Returns to investors comprised a tax deduction in the year in which they bought the products,[15] and returns from the sale of produce over the life of the project,[16] which was typically at the point of harvest 10–12 years later for plantations, "and up to 23 years for horticultural projects such as almonds".[17] Great Southern would deduct management fees from the final sale value.[15] A typical forestry investment in the early 2000s involved an initial payment of $3,000 for one-third of a hectare woodlot, yielding a $2,900 tax deduction at that time. Returns on harvesting depended on many variables; Great Southern forecast that investors would recoup their original investment and a further return of between $1923 and $4569 per woodlot, however early schemes did not achieve these figures on the basis of the timber sales, with some resulting in woodchip sales of only around $1,500, half the value of what was originally invested. Investors received their returns when the product (usually woodchip) was harvested and sold.[15]

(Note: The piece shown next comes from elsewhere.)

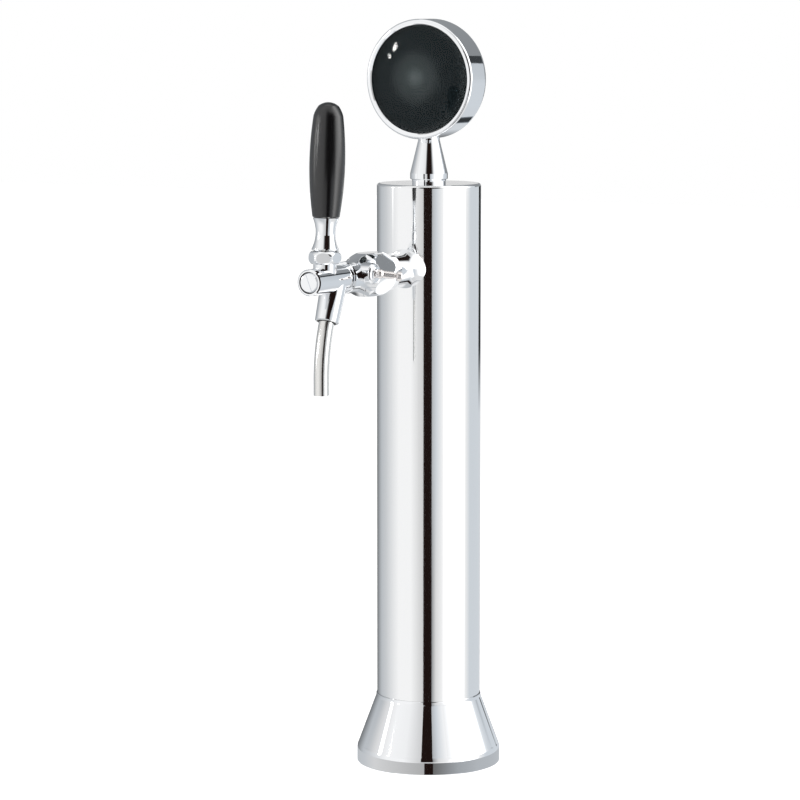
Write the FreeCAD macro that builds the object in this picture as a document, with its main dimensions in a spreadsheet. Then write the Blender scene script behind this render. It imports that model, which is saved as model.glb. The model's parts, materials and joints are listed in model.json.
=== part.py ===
import FreeCAD, Part
import math
import os

import Sketcher
from FreeCAD import Placement, Rotation, Vector

# Beer tap tower: a polished column on a conical foot, a round medallion on top and one
# flow-control tap in front.  Millimetres, +Z up, origin under the middle of the foot.
# The tap points along -Y.  "L" below is a distance forward from the column's axis.

doc = FreeCAD.newDocument("beer_tap_tower")
sheet = doc.addObject("Spreadsheet::Sheet", "dims")

# ---------------------------------------------------------------- driving dimensions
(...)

While the majority of Great Southern's activity was in the sale of managed investment schemes, in 2007 it diversified into funds management through the purchase of Rural Funds Management Ltd,[18] retaining its diversified agricultural assets fund and offering a new share fund and a blended property fund.[19] In addition to retailing MIS products to investors, Great Southern also provided loans to investors wanting to borrow to invest.[15] By 2009 its loan book comprised 14,500 loans with an average value of approximately $50,000.[20]

Rise

Percentage of Great Southern's Managed Investment Scheme sales by product 2004—2008[21]

  Pulpwood (64%)
  High value timber (8%)
  Cattle (9%)
  Olives (10%)
  Wine grapes (8%)
  Almonds (1%)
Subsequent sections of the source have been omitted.